My dogs loved the lake and the freedom of running around a fenced in yard and in and out of the water. We've always vacationed at the beach mostly due to the fact that we owned a beach house and the dogs were largely stuck inside since the property was small and not fenced in and dogs weren't allowed on the beach between May and October. I never thought of myself as a lake person. I was pleasantly surprised. 

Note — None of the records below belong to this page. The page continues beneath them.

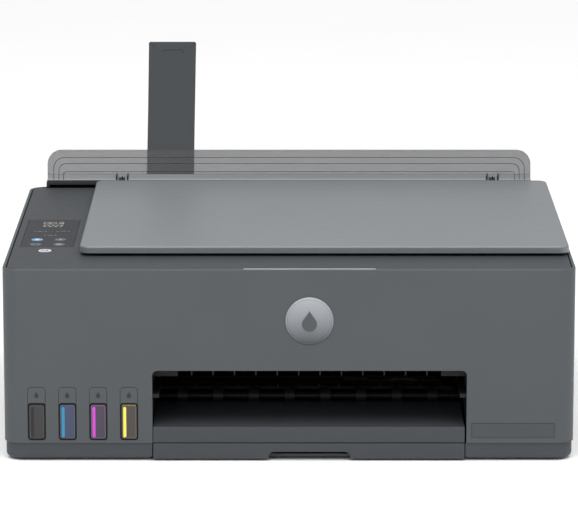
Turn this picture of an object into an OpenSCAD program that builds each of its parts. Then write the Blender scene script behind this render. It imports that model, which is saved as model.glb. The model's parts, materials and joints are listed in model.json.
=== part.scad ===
/* [Casing] */
// Width of the printer
body_w = 434.7; // [400:1:525]
// Depth of the printer without the paper support
body_d = 366; // [340:1:440]
// Height of the casing rim above the table
casing_top = 149.2; // [140:1:180]
// Height of the seam between casing and base
seam_z = 14.1; // [12:0.5:18]
// Radius of the upright corners
corner_r = 13; // [6:1:20]
// Wall thickness of the plastic shells
wall = 2.4; // [1.6:0.2:4]
// Depth of the narrower housing behind the casing
rear_housing_d = 29.6; // [26:0.5:40]
// How much narrower the rear housing is on each side
rear_inset = 13.4; // [8:0.5:20]
// Height of the rear deck above the casing rim
deck_up = 4.4; // [2:0.2:12]
// Height of the rubber feet that shows
foot_h = 1.5; // [1:0.5:5]
// Radius of a rubber foot
foot_r = 8; // [5:0.5:12]

/* [Front opening] */
// Left edge of the output opening
bay_left = -103.9; // [-130:1:-90]
// Right edge of the output opening
bay_right = 135.1; // [120:1:150]
// Top edge of the output opening
bay_top = 70.6; // [60:1:80]
// Depth of the black output bay
bay_depth = 84; // [60:1:90]
// Top surface of the output tray
tray_top = 26.6; // [24:0.5:30]
// How far the extender carries beyond the front when it is pulled out
extender_len = 172; // [120:1:200]

/* [Ink tanks] */
// Middle of the leftmost ink window
first_window_x = -192; // [-196:1:-186]
// Distance from one tank to the next
tank_pitch = 23.43; // [20:0.1:24]
// Width of one ink window
window_w = 13.8; // [10:0.2:16]
// Bottom edge of the ink windows
window_z0 = 16.3; // [15:0.5:24]
// Top edge of the ink windows
window_z1 = 45.6; // [38:0.5:60]
// Top of the engraved tabs above the windows
tab_z = 58.1; // [50:0.5:75]
// Depth of one ink tank
tank_d = 74; // [60:1:76]
// Top surface of the ink tanks
tank_top = 84; // [70:1:88]

/* [Scanner] */
// Left edge of the scanner lid
lid_left = -161; // [-170:1:-150]
// Front edge of the scanner lid
lid_front = 49.6; // [40:1:60]
// Depth of the scanner lid
lid_d = 274.8; // [240:1:276]
// Gap between scanner lid and top plate
lid_gap = 2.1; // [1.5:0.1:4]
// Thickness of the scanner lid
lid_t = 5.8; // [5:0.2:10]
// Height of the scanner unit below its top plate
scanner_h = 27.8; // [24:0.2:32]
// Thickness of the top plate
bezel_t = 2.4; // [2:0.2:4]
// Width of the platen glass
glass_w = 312; // [300:1:330]
// Depth of the platen glass
glass_d = 228; // [220:1:236]
// Thickness of the platen glass
glass_t = 2.8; // [2:0.2:4]

/* [Control panel] */
// Middle of the control panel
panel_x = -188.3; // [-192:0.5:-186]
// Width of the control panel insert
panel_w = 41.6; // [38:0.2:44]
// Front edge of the control panel insert
panel_front = 85; // [80:1:95]
// Depth of the control panel insert
panel_d = 108; // [105:1:130]
// Radius of a round button
button_r = 4.6; // [3:0.1:5]
// Travel of a button
button_travel = 0.6; // [0.3:0.1:0.8]
// Clearance around a button
button_gap = 0.2; // [0.1:0.05:0.4]

/* [Paper input] */
// Middle of the paper path
paper_x = 15.5; // [10:0.5:20]
// Widest sheet that the guides take
paper_w = 216; // [200:1:222]
// Lean of the paper support from upright
support_lean = 38; // [32:1:42]
// Width of the paper support arm
support_w = 40; // [30:1:60]
// Left edge of the paper support arm
support_left = -120.5; // [-122:0.5:-100]
// Thickness of the paper support arm
support_t = 2; // [1.6:0.2:3]
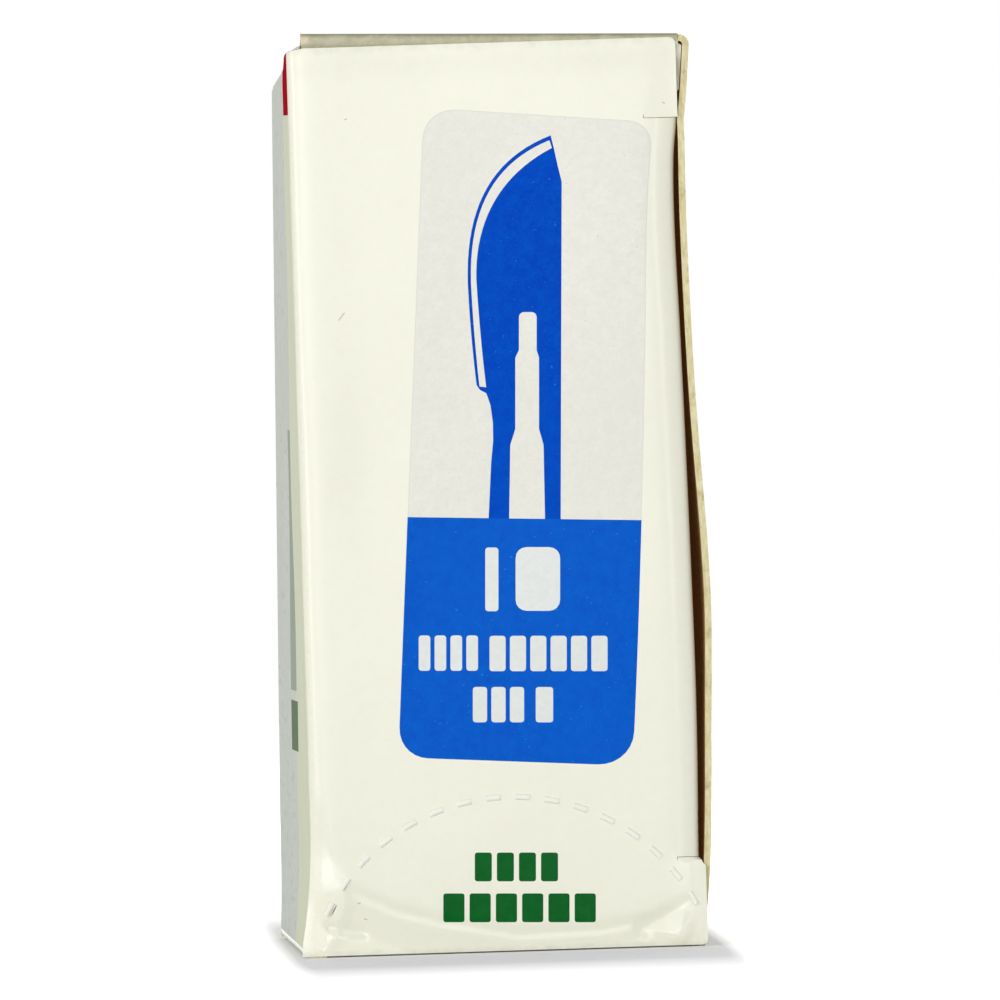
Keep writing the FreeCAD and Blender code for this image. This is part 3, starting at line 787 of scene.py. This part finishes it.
def onPath(place):
    n = min(int(place / foldStep), len(foldPath) - 2)
    (x0, y0), (x1, y1) = foldPath[n], foldPath[n + 1]
    share = place / foldStep - n
    return mix(x0, x1, share), mix(y0, y1, share)


# The distance to a line through points, and the line's nearest place
def nearest(x, z, points):
    found = (1e9, 0, 0)
    for (x0, z0), (x1, z1) in zip(points, points[1:]):
        span = (x1 - x0) ** 2 + (z1 - z0) ** 2
        t = min(max(((x - x0) * (x1 - x0) + (z - z0) * (z1 - z0)) / span, 0.0), 1.0)
        nearX, nearZ = mix(x0, x1, t), mix(z0, z1, t)
        found = min(found, (math.hypot(x - nearX, z - nearZ), nearX, nearZ))
    return found


def nearLine(x, z, points):
    return nearest(x, z, points)[0]


# Dents and creases of the front panel, inwards
creases = {
    "lens": [(-15.5, 6.6), (-11.0, 4.4), (-6.4, 3.2), (1.0, 1.75), (9.0, 2.0), (14.5, 2.9), (18.0, 4.6)],
    "lensDepth": 0.11,
    # crumpled corners: outline, the place where each lies level, and its lean across and up
    "facets": [([(13.3, 1.9), (16.85, 1.2), (17.4, 3.7)], (15.4, 2.1), (-0.18, 0.24)),
               ([(-19.3, 15), (-21.5, 15), (-21.5, 0.3), (-18.6, 0.3), (-17.2, 2.2), (-16.2, 5.0), (-16.4, 6.8),
                 (-18.2, 10.5)], (-17.2, 6), (-0.14, 0.03))],
    "footLean": 0.1,
    "footReach": 3.5,
    "leftRoll": (1.9, 0.13),    # width and depth of the panel's turn towards each fold
    "rightRoll": (3.6, 0.07),
    "topLean": 0.12,
    "pinch": [(-18.5, 3.3), (-16.6, 2.7), (-14.5, 2.4)],
    "pinchDepth": 0.2,
    "ridge": 0.12,
}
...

Middle Grade Monday features The Boys in the Back Row by Mike Jung. The back row refers to the percussion section in a band and the boys refers to two best friends, Mike Park and Eric Costa. Mike is the narrator and he's super-anxious about the start of his sixth grade year. He doesn't look forward to all the changes sixth grade will bring; but he's happy to have Eric to help him through. They've been best friends since fourth grade band and also share a love of comics, especially Sandpiper. Eric has convinced Mike to switch from flute and piccolo to drums this year so that they can sit together during band. The two have to put up with their frenemy, Sean, who is also a drummer and takes a great deal of pleasure in bullying Matt and Eric, casually slinging racist and homophobic slurs their way. 

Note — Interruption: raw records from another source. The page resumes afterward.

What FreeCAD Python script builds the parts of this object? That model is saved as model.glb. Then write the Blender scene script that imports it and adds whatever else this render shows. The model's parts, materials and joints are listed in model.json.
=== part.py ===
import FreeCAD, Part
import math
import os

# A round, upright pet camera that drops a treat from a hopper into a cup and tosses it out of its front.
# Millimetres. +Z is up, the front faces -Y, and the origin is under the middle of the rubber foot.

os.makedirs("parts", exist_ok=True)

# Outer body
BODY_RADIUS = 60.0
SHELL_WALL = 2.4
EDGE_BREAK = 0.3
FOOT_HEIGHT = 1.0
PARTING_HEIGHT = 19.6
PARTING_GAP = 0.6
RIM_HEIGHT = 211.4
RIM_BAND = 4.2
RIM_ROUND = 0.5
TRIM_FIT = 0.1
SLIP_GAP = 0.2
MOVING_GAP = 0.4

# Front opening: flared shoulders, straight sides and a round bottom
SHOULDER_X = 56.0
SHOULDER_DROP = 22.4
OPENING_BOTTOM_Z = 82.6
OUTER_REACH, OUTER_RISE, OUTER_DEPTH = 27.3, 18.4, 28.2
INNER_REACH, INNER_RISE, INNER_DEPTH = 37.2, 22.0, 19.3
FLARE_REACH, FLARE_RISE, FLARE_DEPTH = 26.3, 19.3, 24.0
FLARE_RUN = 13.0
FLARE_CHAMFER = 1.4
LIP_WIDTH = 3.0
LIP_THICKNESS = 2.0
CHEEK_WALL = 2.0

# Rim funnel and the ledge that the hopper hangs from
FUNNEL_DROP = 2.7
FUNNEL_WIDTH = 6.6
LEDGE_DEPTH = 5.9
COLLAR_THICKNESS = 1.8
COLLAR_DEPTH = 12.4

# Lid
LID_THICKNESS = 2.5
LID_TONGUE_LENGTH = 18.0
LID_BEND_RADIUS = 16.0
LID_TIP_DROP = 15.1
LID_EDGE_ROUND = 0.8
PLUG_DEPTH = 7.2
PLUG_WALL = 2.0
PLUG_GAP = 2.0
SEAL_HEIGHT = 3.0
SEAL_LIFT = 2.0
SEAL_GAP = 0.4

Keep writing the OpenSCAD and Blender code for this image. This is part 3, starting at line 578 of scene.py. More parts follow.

The boys do their best to ignore it and focus on the epic end-of-year band trip to an amusement park for a competition. Then they learn that the author of Sandpiper will be at a comic con nearby at the same time as the competition! They make plans to sneak away from band to attend but Sean wants in. What makes everything worse? Eric is moving across the country at the end of the school year.

This story is both amusing and endearing. It is familiar as well as utterly unique. It celebrates band kids and boy best friendship that is filled with warm affection and absent of budding toxic masculinity and constant competition. The Boys in the Back Row releases in October and is a first-purchase.

I've been a school librarian for twenty-two years now - the first ten were spent at a K - 8 school, the last twelve at a 5 - 8 middle school. I've also raised four boys. Something happens between fifth and sixth grades to both boys and girls. Grade five and below, the students are like adorable puppies, relatively inclusive and squirming bundles of energy. Some invisible switch clicks between fifth and sixth grade and suddenly lines are drawn and bewildered boys and girls find themselves excluded. Friendships fracture. Unwritten, unspoken rules are broken. Puberty happens for some and not others. Both boys and girls can turn mean. What is especially heartbreaking is how boy friendships evolve and how gentleness and affection get smothered by competition and one-upmanship. I love how Mike Jung has celebrated boy best friendship.